- _Problem details_
Repeat the lines of the data that follow, please, starting at the first and stopping after the one with "CHANNEL_STEPS = 30".
··· Data extract
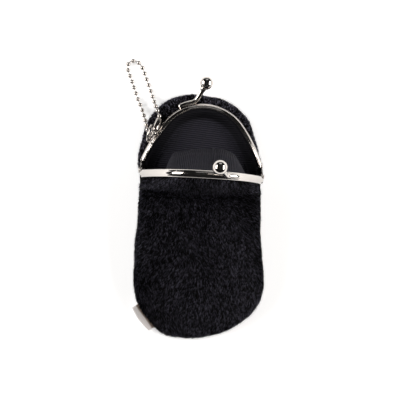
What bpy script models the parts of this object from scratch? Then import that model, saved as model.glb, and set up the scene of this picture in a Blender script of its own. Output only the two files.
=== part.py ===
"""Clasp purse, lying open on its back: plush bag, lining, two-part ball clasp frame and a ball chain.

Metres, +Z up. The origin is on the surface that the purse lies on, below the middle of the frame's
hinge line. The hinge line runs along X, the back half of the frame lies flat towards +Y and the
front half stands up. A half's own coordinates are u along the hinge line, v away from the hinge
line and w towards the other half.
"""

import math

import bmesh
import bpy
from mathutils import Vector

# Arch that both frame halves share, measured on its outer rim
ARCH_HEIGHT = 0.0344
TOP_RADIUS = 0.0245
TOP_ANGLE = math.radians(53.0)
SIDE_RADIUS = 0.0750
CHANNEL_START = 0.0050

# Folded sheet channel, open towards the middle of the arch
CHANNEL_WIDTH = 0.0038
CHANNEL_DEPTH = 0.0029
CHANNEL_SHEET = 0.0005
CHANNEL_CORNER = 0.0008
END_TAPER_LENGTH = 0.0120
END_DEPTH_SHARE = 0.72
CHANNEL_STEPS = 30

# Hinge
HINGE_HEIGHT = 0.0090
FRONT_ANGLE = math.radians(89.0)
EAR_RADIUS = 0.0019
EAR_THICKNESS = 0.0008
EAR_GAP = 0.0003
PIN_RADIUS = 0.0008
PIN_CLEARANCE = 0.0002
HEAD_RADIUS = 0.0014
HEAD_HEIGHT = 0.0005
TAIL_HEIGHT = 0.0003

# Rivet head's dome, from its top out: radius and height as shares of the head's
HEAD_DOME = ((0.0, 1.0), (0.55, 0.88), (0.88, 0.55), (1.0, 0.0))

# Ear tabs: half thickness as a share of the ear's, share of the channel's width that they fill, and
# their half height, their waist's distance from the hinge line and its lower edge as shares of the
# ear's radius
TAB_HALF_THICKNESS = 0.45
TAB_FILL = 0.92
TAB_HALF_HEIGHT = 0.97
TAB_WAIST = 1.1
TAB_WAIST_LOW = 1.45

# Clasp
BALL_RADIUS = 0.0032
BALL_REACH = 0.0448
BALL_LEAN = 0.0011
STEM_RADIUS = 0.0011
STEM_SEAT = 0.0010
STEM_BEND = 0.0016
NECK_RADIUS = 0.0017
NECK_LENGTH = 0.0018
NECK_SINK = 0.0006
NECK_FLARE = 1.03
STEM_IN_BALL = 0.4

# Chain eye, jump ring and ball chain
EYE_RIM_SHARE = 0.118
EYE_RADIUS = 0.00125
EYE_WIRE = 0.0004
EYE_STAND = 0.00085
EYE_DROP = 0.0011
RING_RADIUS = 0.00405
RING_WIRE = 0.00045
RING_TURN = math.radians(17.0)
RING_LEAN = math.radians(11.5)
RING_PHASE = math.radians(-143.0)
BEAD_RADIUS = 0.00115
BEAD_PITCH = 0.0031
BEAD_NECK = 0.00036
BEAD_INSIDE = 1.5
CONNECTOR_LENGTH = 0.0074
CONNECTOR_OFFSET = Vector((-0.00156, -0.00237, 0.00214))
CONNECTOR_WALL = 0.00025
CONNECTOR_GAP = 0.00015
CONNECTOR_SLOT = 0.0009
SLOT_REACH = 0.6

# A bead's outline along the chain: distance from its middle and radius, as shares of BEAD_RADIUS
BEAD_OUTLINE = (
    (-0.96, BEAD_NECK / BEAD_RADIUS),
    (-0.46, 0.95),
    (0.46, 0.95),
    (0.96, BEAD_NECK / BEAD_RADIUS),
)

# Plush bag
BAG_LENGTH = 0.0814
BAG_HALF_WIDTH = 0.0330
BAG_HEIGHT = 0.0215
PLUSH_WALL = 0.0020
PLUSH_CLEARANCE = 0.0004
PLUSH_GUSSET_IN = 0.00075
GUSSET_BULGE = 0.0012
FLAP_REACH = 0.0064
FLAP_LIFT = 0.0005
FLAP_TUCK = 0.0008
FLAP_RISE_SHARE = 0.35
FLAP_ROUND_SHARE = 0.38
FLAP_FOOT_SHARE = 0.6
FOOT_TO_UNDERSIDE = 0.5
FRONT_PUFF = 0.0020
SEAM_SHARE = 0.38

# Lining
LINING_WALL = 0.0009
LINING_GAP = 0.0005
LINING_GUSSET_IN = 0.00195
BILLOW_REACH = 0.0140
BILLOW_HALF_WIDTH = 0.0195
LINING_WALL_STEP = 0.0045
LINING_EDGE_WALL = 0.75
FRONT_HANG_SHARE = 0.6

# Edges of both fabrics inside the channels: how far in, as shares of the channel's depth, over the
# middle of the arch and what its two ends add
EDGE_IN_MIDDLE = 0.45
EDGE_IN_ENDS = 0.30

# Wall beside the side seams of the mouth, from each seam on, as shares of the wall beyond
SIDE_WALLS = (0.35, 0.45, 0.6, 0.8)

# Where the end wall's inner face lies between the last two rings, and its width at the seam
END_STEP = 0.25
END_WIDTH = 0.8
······
- _Output for this exercise_
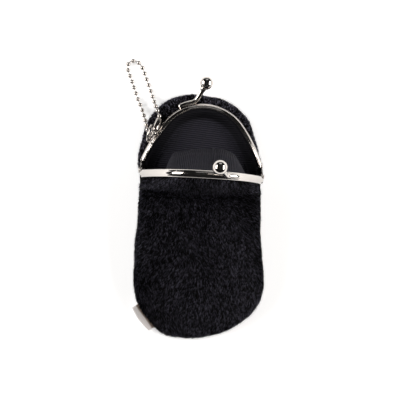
What bpy script models the parts of this object from scratch? Then import that model, saved as model.glb, and set up the scene of this picture in a Blender script of its own. Output only the two files.
=== part.py ===
"""Clasp purse, lying open on its back: plush bag, lining, two-part ball clasp frame and a ball chain.

Metres, +Z up. The origin is on the surface that the purse lies on, below the middle of the frame's
hinge line. The hinge line runs along X, the back half of the frame lies flat towards +Y and the
front half stands up. A half's own coordinates are u along the hinge line, v away from the hinge
line and w towards the other half.
"""

import math

import bmesh
import bpy
from mathutils import Vector

# Arch that both frame halves share, measured on its outer rim
ARCH_HEIGHT = 0.0344
TOP_RADIUS = 0.0245
TOP_ANGLE = math.radians(53.0)
SIDE_RADIUS = 0.0750
CHANNEL_START = 0.0050

# Folded sheet channel, open towards the middle of the arch
CHANNEL_WIDTH = 0.0038
CHANNEL_DEPTH = 0.0029
CHANNEL_SHEET = 0.0005
CHANNEL_CORNER = 0.0008
END_TAPER_LENGTH = 0.0120
END_DEPTH_SHARE = 0.72
CHANNEL_STEPS = 30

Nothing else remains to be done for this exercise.